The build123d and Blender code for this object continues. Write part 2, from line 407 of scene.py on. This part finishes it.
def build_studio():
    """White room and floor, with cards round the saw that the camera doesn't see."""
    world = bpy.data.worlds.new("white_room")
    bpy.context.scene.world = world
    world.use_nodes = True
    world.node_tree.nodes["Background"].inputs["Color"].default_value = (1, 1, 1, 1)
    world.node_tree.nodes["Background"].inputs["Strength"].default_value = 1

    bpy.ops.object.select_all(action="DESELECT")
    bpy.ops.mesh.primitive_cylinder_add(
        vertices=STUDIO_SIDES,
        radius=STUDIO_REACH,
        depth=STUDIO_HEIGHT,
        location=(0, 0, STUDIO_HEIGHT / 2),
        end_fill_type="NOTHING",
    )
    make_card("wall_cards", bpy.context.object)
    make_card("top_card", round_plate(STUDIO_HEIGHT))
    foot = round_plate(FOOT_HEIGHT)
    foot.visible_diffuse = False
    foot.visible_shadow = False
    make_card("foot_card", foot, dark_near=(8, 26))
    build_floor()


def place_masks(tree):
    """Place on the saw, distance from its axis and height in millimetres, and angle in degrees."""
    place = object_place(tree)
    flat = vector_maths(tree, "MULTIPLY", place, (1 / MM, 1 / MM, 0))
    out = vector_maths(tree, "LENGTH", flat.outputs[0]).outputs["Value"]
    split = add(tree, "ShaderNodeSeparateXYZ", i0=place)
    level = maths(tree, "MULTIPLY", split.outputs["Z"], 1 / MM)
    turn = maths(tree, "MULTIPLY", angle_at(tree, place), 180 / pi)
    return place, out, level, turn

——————

_To be done_
Retype the data in full and match it exactly.

_Task result_
The build123d and Blender code for this object continues. Write part 2, from line 407 of scene.py on. This part finishes it.
def build_studio():
    """White room and floor, with cards round the saw that the camera doesn't see."""
    world = bpy.data.worlds.new("white_room")
    bpy.context.scene.world = world
    world.use_nodes = True
    world.node_tree.nodes["Background"].inputs["Color"].default_value = (1, 1, 1, 1)
    world.node_tree.nodes["Background"].inputs["Strength"].default_value = 1

    bpy.ops.object.select_all(action="DESELECT")
    bpy.ops.mesh.primitive_cylinder_add(
        vertices=STUDIO_SIDES,
        radius=STUDIO_REACH,
        depth=STUDIO_HEIGHT,
        location=(0, 0, STUDIO_HEIGHT / 2),
        end_fill_type="NOTHING",
    )
    make_card("wall_cards", bpy.context.object)
    make_card("top_card", round_plate(STUDIO_HEIGHT))
    foot = round_plate(FOOT_HEIGHT)
    foot.visible_diffuse = False
    foot.visible_shadow = False
    make_card("foot_card", foot, dark_near=(8, 26))
    build_floor()


def place_masks(tree):
    """Place on the saw, distance from its axis and height in millimetres, and angle in degrees."""
    place = object_place(tree)
    flat = vector_maths(tree, "MULTIPLY", place, (1 / MM, 1 / MM, 0))
    out = vector_maths(tree, "LENGTH", flat.outputs[0]).outputs["Value"]
    split = add(tree, "ShaderNodeSeparateXYZ", i0=place)
    level = maths(tree, "MULTIPLY", split.outputs["Z"], 1 / MM)
    turn = maths(tree, "MULTIPLY", angle_at(tree, place), 180 / pi)
    return place, out, level, turn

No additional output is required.